Your task is to quote the listing below exactly, beginning with its first line and ending on the line bearing "BAND_EDGE = 0.6".

--- START ---

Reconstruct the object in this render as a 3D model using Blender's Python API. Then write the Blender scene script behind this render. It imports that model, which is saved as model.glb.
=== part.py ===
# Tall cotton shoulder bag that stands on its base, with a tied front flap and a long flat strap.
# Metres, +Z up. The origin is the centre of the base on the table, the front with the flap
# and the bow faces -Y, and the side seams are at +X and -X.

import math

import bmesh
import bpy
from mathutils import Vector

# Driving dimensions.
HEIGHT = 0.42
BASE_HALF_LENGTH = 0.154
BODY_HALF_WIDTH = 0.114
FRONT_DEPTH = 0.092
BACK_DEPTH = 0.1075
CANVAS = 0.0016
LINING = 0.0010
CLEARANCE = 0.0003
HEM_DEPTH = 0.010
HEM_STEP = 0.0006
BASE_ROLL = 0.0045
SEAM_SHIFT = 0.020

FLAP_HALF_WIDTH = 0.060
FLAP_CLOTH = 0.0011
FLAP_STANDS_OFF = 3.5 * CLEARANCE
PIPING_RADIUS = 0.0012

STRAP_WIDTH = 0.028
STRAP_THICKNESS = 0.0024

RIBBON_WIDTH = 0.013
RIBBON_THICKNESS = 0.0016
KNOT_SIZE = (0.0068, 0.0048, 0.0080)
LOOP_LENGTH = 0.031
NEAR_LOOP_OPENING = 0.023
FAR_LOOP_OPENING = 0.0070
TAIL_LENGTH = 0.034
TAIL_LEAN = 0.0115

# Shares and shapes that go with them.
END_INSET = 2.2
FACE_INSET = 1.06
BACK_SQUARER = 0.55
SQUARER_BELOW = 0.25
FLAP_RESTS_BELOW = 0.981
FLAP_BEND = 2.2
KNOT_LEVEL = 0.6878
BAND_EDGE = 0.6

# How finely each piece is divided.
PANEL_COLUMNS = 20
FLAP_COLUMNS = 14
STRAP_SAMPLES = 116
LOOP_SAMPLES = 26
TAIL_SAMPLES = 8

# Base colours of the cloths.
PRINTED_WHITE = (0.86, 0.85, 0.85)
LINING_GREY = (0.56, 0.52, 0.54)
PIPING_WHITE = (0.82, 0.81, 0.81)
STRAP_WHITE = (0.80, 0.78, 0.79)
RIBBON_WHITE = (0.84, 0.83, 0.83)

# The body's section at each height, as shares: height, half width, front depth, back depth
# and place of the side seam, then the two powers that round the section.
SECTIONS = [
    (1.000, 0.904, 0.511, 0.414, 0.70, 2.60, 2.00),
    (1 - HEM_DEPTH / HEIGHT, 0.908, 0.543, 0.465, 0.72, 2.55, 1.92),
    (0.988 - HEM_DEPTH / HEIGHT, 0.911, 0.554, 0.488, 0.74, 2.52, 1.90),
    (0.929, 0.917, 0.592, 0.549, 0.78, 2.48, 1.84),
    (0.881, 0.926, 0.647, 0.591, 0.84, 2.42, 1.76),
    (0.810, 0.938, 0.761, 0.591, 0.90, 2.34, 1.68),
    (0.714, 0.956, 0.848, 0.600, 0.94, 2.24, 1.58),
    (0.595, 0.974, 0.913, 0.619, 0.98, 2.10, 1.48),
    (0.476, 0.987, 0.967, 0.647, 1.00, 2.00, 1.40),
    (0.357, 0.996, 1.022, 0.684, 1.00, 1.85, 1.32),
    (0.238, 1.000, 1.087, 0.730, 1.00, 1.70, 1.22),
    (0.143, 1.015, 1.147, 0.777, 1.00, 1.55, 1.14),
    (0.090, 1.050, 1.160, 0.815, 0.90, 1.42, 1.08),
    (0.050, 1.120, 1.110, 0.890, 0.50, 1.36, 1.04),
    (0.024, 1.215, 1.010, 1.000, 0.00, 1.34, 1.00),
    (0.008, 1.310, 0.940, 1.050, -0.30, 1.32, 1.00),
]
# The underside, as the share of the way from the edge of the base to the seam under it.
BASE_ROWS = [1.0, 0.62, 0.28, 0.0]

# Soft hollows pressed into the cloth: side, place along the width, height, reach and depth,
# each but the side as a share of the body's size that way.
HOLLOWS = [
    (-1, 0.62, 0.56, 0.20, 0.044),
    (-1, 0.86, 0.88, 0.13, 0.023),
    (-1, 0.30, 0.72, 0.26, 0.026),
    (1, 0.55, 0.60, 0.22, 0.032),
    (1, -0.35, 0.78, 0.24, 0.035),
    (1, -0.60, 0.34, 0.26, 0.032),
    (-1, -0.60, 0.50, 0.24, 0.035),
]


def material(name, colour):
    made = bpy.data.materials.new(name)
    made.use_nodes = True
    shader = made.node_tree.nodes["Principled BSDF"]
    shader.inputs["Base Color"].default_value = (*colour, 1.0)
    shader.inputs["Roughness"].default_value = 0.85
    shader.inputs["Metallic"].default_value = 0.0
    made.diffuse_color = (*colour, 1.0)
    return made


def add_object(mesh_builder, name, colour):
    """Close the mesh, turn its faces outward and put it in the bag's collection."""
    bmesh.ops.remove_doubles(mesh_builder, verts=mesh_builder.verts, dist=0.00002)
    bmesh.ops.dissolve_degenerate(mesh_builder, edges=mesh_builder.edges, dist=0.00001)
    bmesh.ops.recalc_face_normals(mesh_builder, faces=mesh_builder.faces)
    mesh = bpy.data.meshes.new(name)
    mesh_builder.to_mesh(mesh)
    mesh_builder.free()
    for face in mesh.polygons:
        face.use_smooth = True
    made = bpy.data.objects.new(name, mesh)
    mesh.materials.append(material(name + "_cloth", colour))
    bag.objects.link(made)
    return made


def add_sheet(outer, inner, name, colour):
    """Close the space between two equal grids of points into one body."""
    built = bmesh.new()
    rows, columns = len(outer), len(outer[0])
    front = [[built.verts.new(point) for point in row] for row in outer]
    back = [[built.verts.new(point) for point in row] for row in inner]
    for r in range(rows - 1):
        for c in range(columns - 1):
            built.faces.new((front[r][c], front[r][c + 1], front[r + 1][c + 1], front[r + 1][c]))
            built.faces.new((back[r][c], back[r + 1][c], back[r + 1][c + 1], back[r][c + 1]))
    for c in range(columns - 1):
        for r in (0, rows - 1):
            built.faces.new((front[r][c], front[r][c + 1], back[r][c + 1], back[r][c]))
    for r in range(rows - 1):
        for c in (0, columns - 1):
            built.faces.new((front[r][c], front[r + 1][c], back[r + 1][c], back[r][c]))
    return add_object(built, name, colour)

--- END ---

[Answer for the task]
Reconstruct the object in this render as a 3D model using Blender's Python API. Then write the Blender scene script behind this render. It imports that model, which is saved as model.glb.
=== part.py ===
# Tall cotton shoulder bag that stands on its base, with a tied front flap and a long flat strap.
# Metres, +Z up. The origin is the centre of the base on the table, the front with the flap
# and the bow faces -Y, and the side seams are at +X and -X.

import math

import bmesh
import bpy
from mathutils import Vector

# Driving dimensions.
HEIGHT = 0.42
BASE_HALF_LENGTH = 0.154
BODY_HALF_WIDTH = 0.114
FRONT_DEPTH = 0.092
BACK_DEPTH = 0.1075
CANVAS = 0.0016
LINING = 0.0010
CLEARANCE = 0.0003
HEM_DEPTH = 0.010
HEM_STEP = 0.0006
BASE_ROLL = 0.0045
SEAM_SHIFT = 0.020

FLAP_HALF_WIDTH = 0.060
FLAP_CLOTH = 0.0011
FLAP_STANDS_OFF = 3.5 * CLEARANCE
PIPING_RADIUS = 0.0012

STRAP_WIDTH = 0.028
STRAP_THICKNESS = 0.0024

RIBBON_WIDTH = 0.013
RIBBON_THICKNESS = 0.0016
KNOT_SIZE = (0.0068, 0.0048, 0.0080)
LOOP_LENGTH = 0.031
NEAR_LOOP_OPENING = 0.023
FAR_LOOP_OPENING = 0.0070
TAIL_LENGTH = 0.034
TAIL_LEAN = 0.0115

# Shares and shapes that go with them.
END_INSET = 2.2
FACE_INSET = 1.06
BACK_SQUARER = 0.55
SQUARER_BELOW = 0.25
FLAP_RESTS_BELOW = 0.981
FLAP_BEND = 2.2
KNOT_LEVEL = 0.6878
BAND_EDGE = 0.6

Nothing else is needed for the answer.